The question before me now is: do I share it with the Rhetoric students at my school? I guess I'll have to, so they'll be wary of it in upcoming debates.
Oh, and for InfMonk David, I should mention this Bainbridge pointed out this story that's not only about Australian wines, Cuban cigars, Japanese chef Kazu, and a world class butcher, but also includes the word "Monkey" (but not as a food item).
Some cheap Mexican candies may have a little bit o' lead in 'em. MMmmm... lead....
Perhaps this explains a lot about about our friend Godfrey.
Everybody's talking about the Belmont Club blog, and for good reason. A few years ago, I saw an episode of Frontline that I'll never forget. It was on the genocide in Rwanda. Right along side the horrific and hellish footage of machetes in use (through long zoom lenses) and rivers actually flowing with the physical remains of mass slaughter (no, not just blood), were the captured images of the U.N. troops packing up and
leaving abandoning those Rwandans who had flocked to them for security. The faces and pleas of those left behind, and the interviews of the very, very few who survived the impending slaughter expressed utter disillusionment in the troops that had once offered the promise of protection bugging out without a shot fired once the innocents had been effectively assembled into one easily-surrounded mass. They were left with little more than sticks and rocks to defend themselves. In those particular circumstances, it would have been better for those Rwandans if the U.N. forces had never come at all.
After being nothing more than a passing line in a speech or list of shortcomings here or there for several years, the incident and details of the pull-out have finally come to my attention. Belmont Club author Wretchard provides a telling quotation from the U.N. general who was in command of the affair, and some comments that should not be missed.
I don't buy the general's assertion of responsibility.
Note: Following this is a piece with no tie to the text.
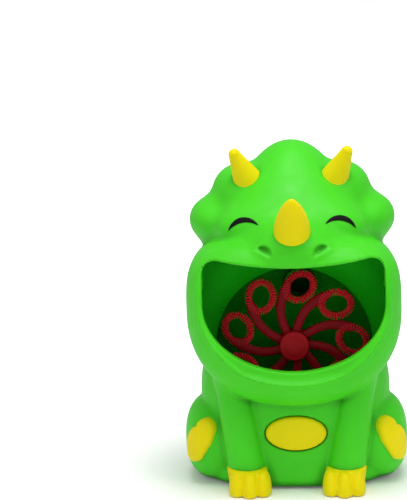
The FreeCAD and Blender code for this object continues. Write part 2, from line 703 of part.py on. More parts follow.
for side, sign in SIDES:
    toes = (
        ("21", "-55", "6.5", "10.5", "19"),
        ("30", "-58", "6.5", "10.5", "19"),
        ("39", "-55", "6.5", "10.5", "19"),
    )
    lumps, hollows = [], []
    for number, (x, y, rx, ry, rz) in enumerate(toes + (("30", "-50", "15.5", "14", "19"),)):
        centre = (f"{sign} * {x}", y, "0")
        lumps.append(ellipsoid(f"toe_{side}_{number}", centre, (rx, ry, rz)))
        hollows.append(ellipsoid(f"toe_room_{side}_{number}", centre, (rx, ry, rz), "-wall"))
    under = box(f"under_foot_{side}", FAR_LEFT_RIGHT, ("-100", "100"), ("-30", "0.3"))
    foot = cut(f"foot_cap_{side}", fuse(f"foot_{side}_whole", *lumps), outer, under, *hollows)
    subpart(f"front_foot_{side}", foot)


def sole_solid(sign):
    """A paw pad's outline, carried through the side of the haunch."""
    along = Vector(0.77 * sign, 0.64, 0)
    through = Vector(0.64 * sign, -0.77, 0)
    corners = (
        (-5.2, 15),
        (-12.5, 12),
        (-14, 5),
        (-9, -4),
        (-2, -11.5),
        (4.5, -14),
        (10.5, -9),
        (12, -1),
        (10, 8),
        (3, 11),
    )
    points = [Vector(62 * sign, -24, 27) + along * u + Vector(0, 0, w) - through * 12 for u, w in corners]
    return Part.Face(closed_wire(points)).extrude(through * 40)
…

I surely don't claim to know how the overall situation should have been approached. But I do know that once troops were put in there, an obligation was incurred.
More than anything that's happened in the Balkans or in the Middle or Far East, the genocide in Rwanda makes me sigh sadly and dismissively almost any time I hear someone recite the post-Holocaust mantra, "We will never forget."
To what end?
For families, yes, I can understand. But for western culture, I must ask, "To what end?"
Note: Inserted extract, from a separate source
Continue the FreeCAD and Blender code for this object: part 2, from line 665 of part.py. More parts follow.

I must thank Mark D. Roberts for pointing out an updated version of a document that I had read and found so interesting several months ago. Roberts posted it a week or two ago. I thought I'd take the occassion of Good Friday to put it back up for folks to see.
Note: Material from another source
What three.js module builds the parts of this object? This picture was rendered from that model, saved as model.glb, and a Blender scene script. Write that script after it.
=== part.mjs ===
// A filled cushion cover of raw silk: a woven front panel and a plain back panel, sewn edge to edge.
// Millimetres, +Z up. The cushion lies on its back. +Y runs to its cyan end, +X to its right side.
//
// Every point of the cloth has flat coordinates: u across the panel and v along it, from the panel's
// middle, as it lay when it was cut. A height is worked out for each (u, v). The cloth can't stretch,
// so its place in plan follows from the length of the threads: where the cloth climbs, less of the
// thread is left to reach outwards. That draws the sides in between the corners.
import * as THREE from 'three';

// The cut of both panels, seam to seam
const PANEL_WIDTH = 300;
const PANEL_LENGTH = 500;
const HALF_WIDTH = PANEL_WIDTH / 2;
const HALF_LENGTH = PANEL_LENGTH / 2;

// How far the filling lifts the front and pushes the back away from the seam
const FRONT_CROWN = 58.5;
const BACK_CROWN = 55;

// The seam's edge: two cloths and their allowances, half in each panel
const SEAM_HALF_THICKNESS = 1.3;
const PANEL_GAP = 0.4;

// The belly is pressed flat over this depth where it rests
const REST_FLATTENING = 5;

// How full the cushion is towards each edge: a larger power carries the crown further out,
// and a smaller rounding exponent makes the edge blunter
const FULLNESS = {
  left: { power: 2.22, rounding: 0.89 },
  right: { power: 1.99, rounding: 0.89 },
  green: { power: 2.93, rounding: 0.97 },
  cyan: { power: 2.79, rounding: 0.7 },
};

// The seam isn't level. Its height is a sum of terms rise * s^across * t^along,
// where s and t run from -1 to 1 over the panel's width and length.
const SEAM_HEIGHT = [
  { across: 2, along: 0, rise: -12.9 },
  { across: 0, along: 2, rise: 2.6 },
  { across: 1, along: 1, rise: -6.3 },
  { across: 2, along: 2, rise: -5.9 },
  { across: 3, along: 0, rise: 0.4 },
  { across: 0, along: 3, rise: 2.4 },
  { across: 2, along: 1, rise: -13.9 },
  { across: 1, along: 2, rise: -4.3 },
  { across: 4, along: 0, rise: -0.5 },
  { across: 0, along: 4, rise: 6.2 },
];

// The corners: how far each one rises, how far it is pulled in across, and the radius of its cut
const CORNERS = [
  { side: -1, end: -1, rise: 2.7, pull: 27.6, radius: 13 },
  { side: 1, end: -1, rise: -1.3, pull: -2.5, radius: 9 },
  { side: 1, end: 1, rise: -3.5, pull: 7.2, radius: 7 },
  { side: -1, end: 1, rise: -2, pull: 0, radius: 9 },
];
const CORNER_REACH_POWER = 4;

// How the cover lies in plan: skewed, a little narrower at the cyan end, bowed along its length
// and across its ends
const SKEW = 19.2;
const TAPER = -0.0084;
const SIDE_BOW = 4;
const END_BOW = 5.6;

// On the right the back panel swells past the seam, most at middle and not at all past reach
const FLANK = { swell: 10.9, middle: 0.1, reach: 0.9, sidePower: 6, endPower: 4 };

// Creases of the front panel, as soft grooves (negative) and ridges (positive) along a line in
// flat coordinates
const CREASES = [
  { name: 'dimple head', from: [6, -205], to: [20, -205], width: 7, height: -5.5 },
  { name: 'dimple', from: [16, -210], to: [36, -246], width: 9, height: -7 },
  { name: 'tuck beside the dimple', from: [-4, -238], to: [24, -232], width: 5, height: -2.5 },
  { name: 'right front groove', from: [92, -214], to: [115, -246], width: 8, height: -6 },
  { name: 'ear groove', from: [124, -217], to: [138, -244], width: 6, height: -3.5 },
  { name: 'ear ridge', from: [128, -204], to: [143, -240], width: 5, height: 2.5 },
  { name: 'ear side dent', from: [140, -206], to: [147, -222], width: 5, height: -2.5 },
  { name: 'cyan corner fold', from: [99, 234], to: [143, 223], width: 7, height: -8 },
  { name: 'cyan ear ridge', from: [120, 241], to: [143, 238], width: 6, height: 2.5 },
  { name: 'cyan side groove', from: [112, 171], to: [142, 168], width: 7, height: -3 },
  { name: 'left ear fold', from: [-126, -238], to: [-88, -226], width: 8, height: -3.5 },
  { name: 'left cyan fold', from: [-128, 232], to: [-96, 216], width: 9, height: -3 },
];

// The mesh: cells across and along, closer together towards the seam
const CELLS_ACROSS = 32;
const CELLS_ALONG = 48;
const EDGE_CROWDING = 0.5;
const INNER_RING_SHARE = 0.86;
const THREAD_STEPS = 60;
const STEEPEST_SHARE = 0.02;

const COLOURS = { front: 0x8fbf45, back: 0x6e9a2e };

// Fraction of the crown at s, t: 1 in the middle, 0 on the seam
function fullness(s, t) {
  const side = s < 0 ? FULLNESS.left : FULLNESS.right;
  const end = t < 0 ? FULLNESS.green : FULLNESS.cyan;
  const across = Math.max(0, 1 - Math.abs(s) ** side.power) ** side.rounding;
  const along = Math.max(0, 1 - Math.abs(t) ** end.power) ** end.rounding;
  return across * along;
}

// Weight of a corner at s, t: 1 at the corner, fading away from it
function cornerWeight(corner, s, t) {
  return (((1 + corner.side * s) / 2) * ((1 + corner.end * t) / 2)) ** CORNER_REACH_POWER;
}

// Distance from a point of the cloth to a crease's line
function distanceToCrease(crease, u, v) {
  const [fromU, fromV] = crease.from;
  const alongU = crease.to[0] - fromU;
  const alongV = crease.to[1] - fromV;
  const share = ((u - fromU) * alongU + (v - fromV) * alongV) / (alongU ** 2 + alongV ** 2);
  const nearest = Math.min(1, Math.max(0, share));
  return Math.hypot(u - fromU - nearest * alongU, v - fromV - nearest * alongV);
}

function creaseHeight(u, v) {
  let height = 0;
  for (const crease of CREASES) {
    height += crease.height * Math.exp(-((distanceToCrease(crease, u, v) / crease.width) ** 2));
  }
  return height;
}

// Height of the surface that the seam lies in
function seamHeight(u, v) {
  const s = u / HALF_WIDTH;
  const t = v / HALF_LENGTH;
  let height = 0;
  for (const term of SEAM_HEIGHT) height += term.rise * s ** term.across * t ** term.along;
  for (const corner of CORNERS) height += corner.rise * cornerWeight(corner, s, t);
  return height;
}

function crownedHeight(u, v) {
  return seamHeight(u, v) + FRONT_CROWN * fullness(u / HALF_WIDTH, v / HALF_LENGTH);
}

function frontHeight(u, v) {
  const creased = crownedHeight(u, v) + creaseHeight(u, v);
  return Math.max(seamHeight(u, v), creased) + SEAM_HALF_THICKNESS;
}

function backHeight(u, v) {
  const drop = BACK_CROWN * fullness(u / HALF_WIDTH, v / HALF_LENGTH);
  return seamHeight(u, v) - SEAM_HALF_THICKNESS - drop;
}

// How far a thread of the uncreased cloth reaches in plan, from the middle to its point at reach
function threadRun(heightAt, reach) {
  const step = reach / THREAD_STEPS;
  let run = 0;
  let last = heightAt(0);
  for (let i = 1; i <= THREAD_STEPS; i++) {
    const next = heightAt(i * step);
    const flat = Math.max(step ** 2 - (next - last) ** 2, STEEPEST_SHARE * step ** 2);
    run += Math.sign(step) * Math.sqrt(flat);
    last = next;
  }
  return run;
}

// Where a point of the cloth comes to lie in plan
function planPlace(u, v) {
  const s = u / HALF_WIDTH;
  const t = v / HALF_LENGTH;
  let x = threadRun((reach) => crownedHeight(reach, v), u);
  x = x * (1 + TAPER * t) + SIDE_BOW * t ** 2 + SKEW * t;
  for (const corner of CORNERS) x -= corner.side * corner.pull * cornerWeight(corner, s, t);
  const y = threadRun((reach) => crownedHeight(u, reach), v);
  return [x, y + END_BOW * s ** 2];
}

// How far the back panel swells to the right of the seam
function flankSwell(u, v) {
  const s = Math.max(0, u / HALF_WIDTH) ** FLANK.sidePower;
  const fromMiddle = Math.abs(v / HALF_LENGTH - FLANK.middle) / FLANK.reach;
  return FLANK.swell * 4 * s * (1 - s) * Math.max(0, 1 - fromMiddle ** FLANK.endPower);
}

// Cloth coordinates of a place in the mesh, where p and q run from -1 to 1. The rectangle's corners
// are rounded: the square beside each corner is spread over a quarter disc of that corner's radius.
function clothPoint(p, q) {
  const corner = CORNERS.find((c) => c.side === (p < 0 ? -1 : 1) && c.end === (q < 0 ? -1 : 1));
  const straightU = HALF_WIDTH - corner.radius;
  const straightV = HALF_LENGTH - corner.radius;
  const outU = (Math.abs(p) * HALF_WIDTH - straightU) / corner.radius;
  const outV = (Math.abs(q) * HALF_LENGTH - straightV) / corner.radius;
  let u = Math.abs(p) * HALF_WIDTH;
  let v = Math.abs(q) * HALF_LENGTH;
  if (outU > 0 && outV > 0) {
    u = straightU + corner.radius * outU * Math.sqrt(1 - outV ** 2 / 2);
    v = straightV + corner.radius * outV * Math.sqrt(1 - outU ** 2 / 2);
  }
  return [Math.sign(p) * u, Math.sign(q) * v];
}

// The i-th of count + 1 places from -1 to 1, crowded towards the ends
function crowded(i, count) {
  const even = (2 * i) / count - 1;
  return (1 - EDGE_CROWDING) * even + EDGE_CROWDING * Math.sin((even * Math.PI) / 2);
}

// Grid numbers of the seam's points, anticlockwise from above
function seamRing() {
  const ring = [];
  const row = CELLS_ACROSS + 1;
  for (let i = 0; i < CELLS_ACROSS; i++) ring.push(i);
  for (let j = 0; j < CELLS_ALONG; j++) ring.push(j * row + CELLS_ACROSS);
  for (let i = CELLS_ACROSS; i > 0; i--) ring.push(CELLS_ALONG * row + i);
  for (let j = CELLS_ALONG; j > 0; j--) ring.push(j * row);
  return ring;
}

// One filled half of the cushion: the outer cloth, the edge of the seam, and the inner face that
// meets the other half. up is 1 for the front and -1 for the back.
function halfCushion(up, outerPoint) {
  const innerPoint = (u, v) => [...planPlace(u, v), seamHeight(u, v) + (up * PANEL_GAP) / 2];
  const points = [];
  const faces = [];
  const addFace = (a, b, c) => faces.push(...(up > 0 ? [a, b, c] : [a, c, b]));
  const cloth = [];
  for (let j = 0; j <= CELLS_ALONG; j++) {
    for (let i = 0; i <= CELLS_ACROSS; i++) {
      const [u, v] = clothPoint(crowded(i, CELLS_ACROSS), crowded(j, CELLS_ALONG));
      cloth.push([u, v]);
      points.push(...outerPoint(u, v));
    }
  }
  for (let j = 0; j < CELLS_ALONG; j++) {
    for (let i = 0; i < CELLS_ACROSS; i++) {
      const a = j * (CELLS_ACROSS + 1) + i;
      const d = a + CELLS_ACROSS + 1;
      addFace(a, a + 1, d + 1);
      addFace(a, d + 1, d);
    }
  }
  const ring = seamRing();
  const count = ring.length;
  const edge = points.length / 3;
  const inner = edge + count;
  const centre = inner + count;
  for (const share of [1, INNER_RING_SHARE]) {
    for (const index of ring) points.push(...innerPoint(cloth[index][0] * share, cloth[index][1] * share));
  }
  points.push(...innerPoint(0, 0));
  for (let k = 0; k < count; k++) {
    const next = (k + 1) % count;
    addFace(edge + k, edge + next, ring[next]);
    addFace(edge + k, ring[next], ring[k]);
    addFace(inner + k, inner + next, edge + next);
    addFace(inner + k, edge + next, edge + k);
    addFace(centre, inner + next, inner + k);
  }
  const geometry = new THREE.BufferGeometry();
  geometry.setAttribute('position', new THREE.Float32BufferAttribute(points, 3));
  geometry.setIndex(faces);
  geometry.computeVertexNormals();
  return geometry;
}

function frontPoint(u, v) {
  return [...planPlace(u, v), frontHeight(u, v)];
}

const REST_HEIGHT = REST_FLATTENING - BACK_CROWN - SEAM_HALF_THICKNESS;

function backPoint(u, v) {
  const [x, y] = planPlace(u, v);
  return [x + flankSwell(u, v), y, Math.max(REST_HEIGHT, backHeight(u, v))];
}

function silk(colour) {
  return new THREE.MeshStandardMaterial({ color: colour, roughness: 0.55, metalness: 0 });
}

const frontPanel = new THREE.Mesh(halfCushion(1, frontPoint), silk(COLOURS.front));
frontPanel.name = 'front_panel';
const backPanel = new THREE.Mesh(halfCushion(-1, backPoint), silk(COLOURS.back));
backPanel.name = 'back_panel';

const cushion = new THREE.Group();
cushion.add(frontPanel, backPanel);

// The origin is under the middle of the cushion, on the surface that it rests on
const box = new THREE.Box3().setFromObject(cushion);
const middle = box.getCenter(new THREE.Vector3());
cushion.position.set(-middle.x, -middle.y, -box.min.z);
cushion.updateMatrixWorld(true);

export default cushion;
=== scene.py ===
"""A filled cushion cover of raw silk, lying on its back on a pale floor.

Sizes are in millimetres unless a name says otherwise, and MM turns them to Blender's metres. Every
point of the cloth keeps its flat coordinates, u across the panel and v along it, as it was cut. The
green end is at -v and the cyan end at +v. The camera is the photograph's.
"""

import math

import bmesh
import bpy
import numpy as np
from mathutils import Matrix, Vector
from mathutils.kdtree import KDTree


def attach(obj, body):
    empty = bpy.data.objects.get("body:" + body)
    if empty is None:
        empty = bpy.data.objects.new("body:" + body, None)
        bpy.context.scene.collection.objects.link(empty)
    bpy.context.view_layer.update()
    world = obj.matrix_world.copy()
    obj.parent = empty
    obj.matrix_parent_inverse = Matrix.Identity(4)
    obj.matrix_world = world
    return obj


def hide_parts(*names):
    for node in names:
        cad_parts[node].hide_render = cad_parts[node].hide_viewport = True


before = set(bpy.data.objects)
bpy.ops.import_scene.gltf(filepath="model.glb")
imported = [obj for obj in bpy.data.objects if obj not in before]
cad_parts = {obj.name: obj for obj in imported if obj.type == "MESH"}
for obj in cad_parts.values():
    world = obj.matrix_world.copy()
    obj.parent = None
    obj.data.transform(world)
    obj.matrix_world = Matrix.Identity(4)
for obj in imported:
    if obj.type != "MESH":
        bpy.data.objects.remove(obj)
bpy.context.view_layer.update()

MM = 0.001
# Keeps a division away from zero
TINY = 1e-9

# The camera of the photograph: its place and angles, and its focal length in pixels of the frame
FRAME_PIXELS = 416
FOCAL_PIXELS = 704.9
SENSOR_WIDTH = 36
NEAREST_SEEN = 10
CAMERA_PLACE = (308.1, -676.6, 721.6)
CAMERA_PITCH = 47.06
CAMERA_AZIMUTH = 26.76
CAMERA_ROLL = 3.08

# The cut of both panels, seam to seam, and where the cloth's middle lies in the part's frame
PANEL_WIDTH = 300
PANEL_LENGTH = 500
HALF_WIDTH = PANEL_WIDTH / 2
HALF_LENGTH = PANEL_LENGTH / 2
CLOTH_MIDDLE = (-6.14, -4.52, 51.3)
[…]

Alex F. Metherell (MD, PhD) provides "A Review from a Biomedical Engineering Perspective" on the Biblical account and Gibson's cinematic portrayal of the flogging, crucifixion, and death of Jesus. I only have the document in .pdf format, which is fine, as it really shouldn't be viewed without its accompanying photographs, diagrams, and their captions. Even if you don't think you'll read the whole thing, take a minute to check out the archeological photos in it. I found them engaging.
Beyond how Jesus died, Mark Roberts touches on why, having recently provided a summary of his series on What Was the Message of Jesus? Is it exhaustive? Of course not. Is the whole series exhaustive? Still, no. But hopefully, reading the summary or the series will drive you to the actual Bible. It also wouldn't be a bad idea to talk with a professing believer about what it means to repent and to have Jesus as one's saviour and one's lord.
Folks in the Phoenix area might want to join me today, Sunday, and beyond at East Valley Bible Church. Perhaps the other church-going Monkeys will mention where they live and the churches they attend in comments to this post.
UPDATE II: Joe Carter's Good Friday post doesn't start as one. It's really. Worth. Reading.